On this silliness, there's a picture caption on the nyt article below that reads like it came from the onion: "“I don't demand that the government does this for me. I don't feel like I need the government,” said KI GULBRANSON, who counts on an earned-income tax credit and has signed up his children for free meals at school."

http://www.nytimes.com/2012/02/12/us/even-critics-of-safety-net-increasingly-depend-on-it.html

Robert said...

You wrote about EMTALA: "So given this, that hospitals must care for those who can't pay for the service..."

That's not exactly correct. EMTALA requires that (almost all) hospitals must provide emergency care to patients whose conditions are unstable or who cannot be safely transported to another facility without regard to ability to pay.
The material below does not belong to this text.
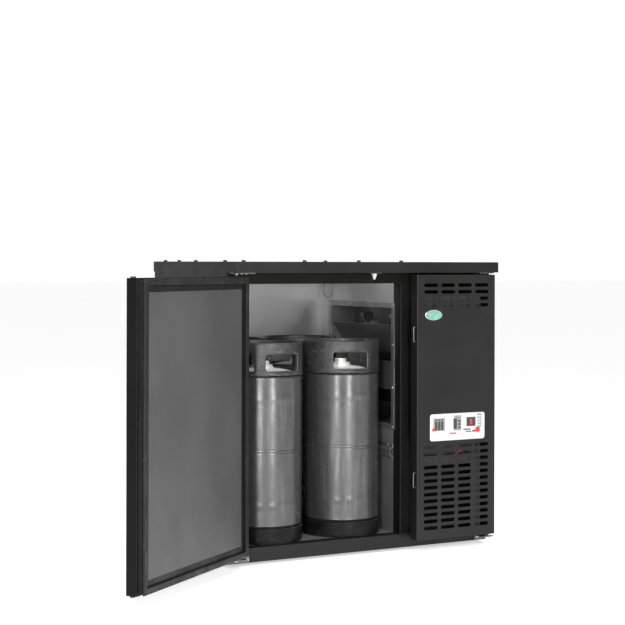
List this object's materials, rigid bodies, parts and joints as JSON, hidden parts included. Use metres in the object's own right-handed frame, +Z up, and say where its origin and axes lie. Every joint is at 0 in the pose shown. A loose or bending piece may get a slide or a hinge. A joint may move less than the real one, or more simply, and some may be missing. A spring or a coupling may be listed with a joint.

That means if a husband and wife are in a car accident in front of a hospital and the husband has a broken arm while the wife is unconscious and is bleeding from a head wound, the hospital must care for the wife until she is stabilized and safe to transport but the husband can be denied care and sent in a taxi to another facility. Once the wife is stabilized she can be discharged and presented with a $40,000 bill. Once again, the provision of emergency care is not dependent on the ability to pay -- but that doesn't mean they can't be presented with a bill after the care has been provided.

djconnel said...

Robert:

I really like your example. The problem with treating health care as a free market is for a free market to work, both parties in a transaction must be competent to negotiate, and additionally aware of the value of the proposed transaction. In the case of that $40k bill, there was no opportunity for negotiation, no awareness of the value of what is to be transacted: the victim is unconscious or, in another case, maybe even dead.

Free market health care works when I'm considering whether I should take blood pressure medicine or perhaps improve my diet. In this case, if the blood pressure medicine is subsidized but eating healthier is not, that fails to provide the proper incentive. But in many cases the free market model simply doesn't work.